It lives! BladeRF SDR on Windows using SDR Console V2: 30 MHz bandwidth, 300-3.8GHz

Summary of BladeRF SDR TRX

BladeRF is a high performance SDR transceiver made by a small start-up company, Nuand

Currently only mainboard is available for US$420, with a HF/VHF transverter due late November to give coverage down to 10 MHz. For receive only, an up-converter for RTL-SDR dongles could be used to go lower.

Technical Specifications:

•Fully bus-powered USB 3.0 SuperSpeed Software Defined Radio

•Portable, handheld form factor: 5" by 3.5"

•Extensible gold plated RF SMA connectors

•300MHz - 3.8GHz RF frequency range

•Independent RX/TX 12-bit 40MSPS quadrature sampling:  LMS6002D is a field programmable RF  transceiver

•Capable of achieving full-duplex 28MHz channels

•16-bit DAC factory calibrated 38.4MHz +/-1ppm VCTCXO

•On-board 200MHz ARM9 SOC with 512KB embedded SRAM (JTAG port available)

•On-board 15KLE or 115KLE Altera Cyclone 4 E FPGA (JTAG port available)

•2x2 MIMO configurable with SMB cable, expandable up to 4x4

•Modular expansion board design for adding GPIO, Ethernet, and 1PPS sync signal and expanding frequency range, and power limits

•DC power jack for running headless

•Highly efficient, low noise power architecture

•Stable Linux, Windows, Mac and GNURadio software support

•Hardware capable of operating as a spectrum analyser, vector signal analyser, and vector signal generator

Being a start-up, much of the software is still being developed, but some is available to make an awesome SDR receiver cum spectrum analyser.


While I was interested in them as an SDR, my immediate need was for a spectrum analyser for my DVB-T project covered in an earlier post.

I am trying to amplify the 1 mW DTV-T output on the 70 cm channel from the UT-100C modulator dongle. I have three amplifiers, trying to get about 5 W or so, to transmit.


Bottom line of BladeRF: it works as specified.


A commercial TV signal at ~635 MHz with 30 MHz bandwidth on USB3 Windows 7.

My Sandy Bridge i5 CPU is running at 37% and its fan is wizzing. Bloody amazing!
Imagine if it could be demodulated on the computer as well. I think there are 5 TV channels 7 MHz band.

I had to use the TV antenna with its masthead amplifier. My discone was a waste, too low and we are in a shadow area for free to air TV.


I initially tried to get it working on a Windows 8, but ended up getting it going on a clean Windows 7 i5 Sandy Bridge machine, first using USB2, then with no drama on USB3.

Per the Nuand blog entry,, the stand-alone Windows installer ( works. It puts everything into the Program Files (x86) directory. The installer includes firmware and the FPGA image (.rbf files). The main program to manage the BladeRF is “bladeRF” (in start list).

Run BladeRF from Start menu to get command window. Check you can talk to device. Load FGGA image and LEDs on board should start flickering. That’s all! Then to SDR software.
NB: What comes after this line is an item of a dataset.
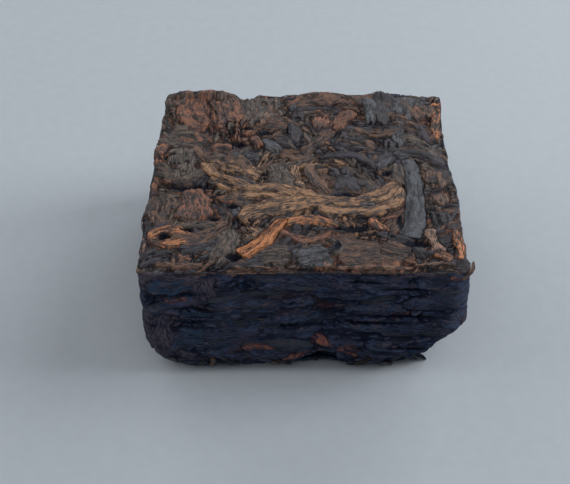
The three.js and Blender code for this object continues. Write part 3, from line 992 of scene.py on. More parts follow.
def top_leaves() -> list[Leaf]:
    """The leaves, buds and stalks of the top that can be told apart, listed one by one.

    Returns:
        Leaves with a rising seed, in the order of the rows.
    """
    ink, umber, rust, olive = Kind.INK, Kind.UMBER, Kind.RUST, Kind.OLIVE
    gold, amber, ash, tan = Kind.GOLD, Kind.AMBER, Kind.ASH, Kind.TAN
    roll, flat, stalk, stem = ROLLED, FLAT, STALK, STEM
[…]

 Updated .rbf files can be substituted as they become available. The FPGA image must be loaded each time the device is turned on or reset, not sure why, but no big deal at this stage. 

As such, there is no need to go through the rather complex process of compiling everything to do the install as detailed in the wiki: The description of the process is useful if you wanted to change any of the source code.

Windows SDR software: SDR-console V2 beta

The only Windows software I can find that supports bladeRF is SDR-console V2 beta. The current beta doesn’t but I managed to get an earlier version of SDR-console that was designed to work with bladeRF: Build 2.1 Beta 1545, see for all versions. Setup SDR as per any other.

Bandwidth list “only” goes to 5 MHz, but maximum gives 30 MHz (maximum can be set in radio definition). V2 “only” goes to 1 GHz, not sure if setting or otherwise. At the moment, not a problem, but it would be good to go to 23 cm band as UT-1000C can go that far.

Windows 8

As for Windows 8, not sure what the problem is. Main one is non-signed driver, which can be overcome with special start-up mode for Windows 8 (not a criticism, I can see why they do it) It may be a Windows 8 issue, as that is one of the listed issues for the device. It may also be a change in the firmware that is incompatible with the current V2 .dlls (the latest beta lists bladeRF but can’t find it). Will try again in next few days.

I am happy

While everything is still a bit hairy, I am happy.

I have a spectrum analyser for my DVB-T project. Now I can set up the amplifiers without clipping/splatter etc.

Everything else is a bonus. I can only encourage others to buy one of these devices and start experimenting. The company is a start-up and needs all the support it can get for a fantastic device.